Different photocathode chemistries define the “generation” of the tube — Gen 2+ uses multi-alkali photocathodes, Gen 3 uses gallium arsenide (GaAs). Different manufacturers refine these designs in their own ways, which is why two tubes with the same generation and similar specs can still look different in use.

Why Buy a Bare Tube?

  • Custom builds. Pair a specific tube with a housing of your choice — a hand-built PVS-14, an aftermarket goggle housing, or a custom rifle-mounted device.
  • Tube upgrades. Swap a Gen 2+ for Gen 3, or upgrade to a higher-FOM tube without buying a whole new device.
  • Repairs. Replace a tube that’s been damaged, contaminated, or has reached end of life.
  • Spares. Keep a known-good tube on hand for high-use or mission-critical applications.

If you’re not comfortable with the install yourself, we can do the work — contact our repair service and we’ll install or swap the tube for you in your existing housing.

Form Factors and Part Numbers

Tubes for modern night vision devices come in two dominant form factors, distinguished by whether the housing has a manual gain control:

  • MX-11769 — the form factor for housings with manual gain control. Used in the PVS-14 monocular and most modern goggles that offer a manual brightness adjustment (DTNVS-MG, SI Nighthawk-MG, and others).
  • MX-10160 — the form factor for housings without manual gain control. Used in the RNVG and other goggles that rely on auto-gating only.

The two are not interchangeable. If you’re building or upgrading and you’re not 100% sure which form factor your housing accepts, contact us before ordering — ordering the wrong one is an expensive mistake.

The Four Tube Manufacturers We Sell

L3Harris (United States)

L3Harris is one of the two domestic U.S. manufacturers and supplies tubes to U.S. military and SOF units. Premium quality, including filmless and unfilmed tube designs that deliver very low halo and high SNR. The L3Harris MX-11769 & MX-10160 tubes are what you want when you’re building to the highest standard and money is a secondary consideration.

Elbit Systems of America (United States / Israel)

Elbit is the other major domestic Gen 3 supplier. Their tubes meet or exceed mil-spec performance, with strong availability and competitive pricing for a given FOM target. Many quality builds use Elbit tubes that perform indistinguishably from L3Harris in the field. The Elbit MX-11769 & MX-10160 tubes are excellent across the price range.

Photonis (France / Netherlands)

Photonis makes Gen 2+ “super-tubes” using a different photocathode technology (S-25 instead of GaAs). They perform comparably to Gen 3 in many specs — high resolution, low halo, excellent contrast — and are popular with civilian builders for their balance of performance and pricing. The Photonis MX-11769 & MX-10160 tubes are a strong pick when you want high-performance optics with a different value profile than the Gen 3 options.

NNVT (China)

NNVT (North Night Vision Technology) makes Gen 2+ tubes including white phosphor variants. Strong performance for the price point — solidly capable Gen 2+ tubes at a more accessible entry point than U.S. manufacturers. The NNVT White Phosphor MX-11769 is our offering in this line.

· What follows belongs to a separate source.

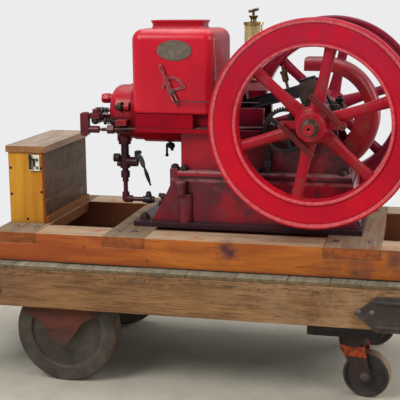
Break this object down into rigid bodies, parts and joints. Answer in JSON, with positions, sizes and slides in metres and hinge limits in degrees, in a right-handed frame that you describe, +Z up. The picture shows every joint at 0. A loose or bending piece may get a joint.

How to Read a Tube Data Sheet

Every quality tube ships with a data sheet — the manufacturer’s actual measured numbers for that specific tube, not a typical range or marketing average. Learning to read one is the difference between buying on brand recognition and buying on performance. Here’s what each spec means and what to look for.

FOM (Figure of Merit)

Calculated as SNR × Resolution, FOM is the most-quoted single number on a tube spec sheet because it correlates well with overall low-light performance. Civilian-available Gen 3 tubes typically fall in the 1350-2800+ range. Higher FOM means the tube performs better in dim conditions — a 2000 FOM tube delivers a noticeably more usable image under heavy overcast, deep woods, or no-moon conditions than a 1500 FOM tube. Photonis Gen 2+ tubes use the same formula but the absolute numbers run on a different scale, so compare FOM only within the same generation and manufacturer.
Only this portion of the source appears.